We boarded the Skytrain, and began our journey back to Coquitlam. I was starting to feel like a pro at this public transportation thing. This time, I actually got a seat. The Skytrain whisked us up from the depths of Vancouver’s downtown, and we were once again flying over the city streets. This time, though, darkness was upon the city, so as I looked out the window, I was almost blinded by the myriad of street lights and store signs. As we flew, Chuck and I reflected on our day. It wasn’t long before we arrived at the transfer station, and we were in for yet another wait for another bus.
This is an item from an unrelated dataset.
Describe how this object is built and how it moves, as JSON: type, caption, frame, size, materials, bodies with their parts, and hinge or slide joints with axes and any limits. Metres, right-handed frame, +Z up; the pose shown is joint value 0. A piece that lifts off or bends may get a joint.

We had just missed the last direct bus to Coquitlam Center, so we had to wait another half an hour for the indirect bus. When the bus finally arrived, I’m sure I embarrassed Chuck slightly when I led us straight to the seats for the elderly and disabled. But, since there were no elderly or disabled on the bus, and since Chuck and I are gentlemen and would give them should one board, I saw no problem. The longer ride back to Coquitlam Center went quickly, as Chuck and I continued our talks about the days past and our futures. We pulled into Coquitlam Center, but had missed the last bus to L’s neighborhood. We called L, and began writing part 4 of my epic play: waiting for the girlfriend to pick us up at the bus station.

As Chuck and I waited in the cool night air, I studied him in the moonlight, doing my best to make him laugh. Out of all the friends I’ve made in my life, I was instantly drawn to him. He was the first soul I ever encountered that assured me I wasn’t alone in this universe. There are others like me in this world. Before I met him, it had been a long time since I had a best friend, and so, in these confusing years as I decide what to do with my life, sometimes it’s a struggle to hold on to him. But so far, I have. And as long as L doesn’t mind sharing him once in a while, I think it will be the continuation of a beautiful friendship.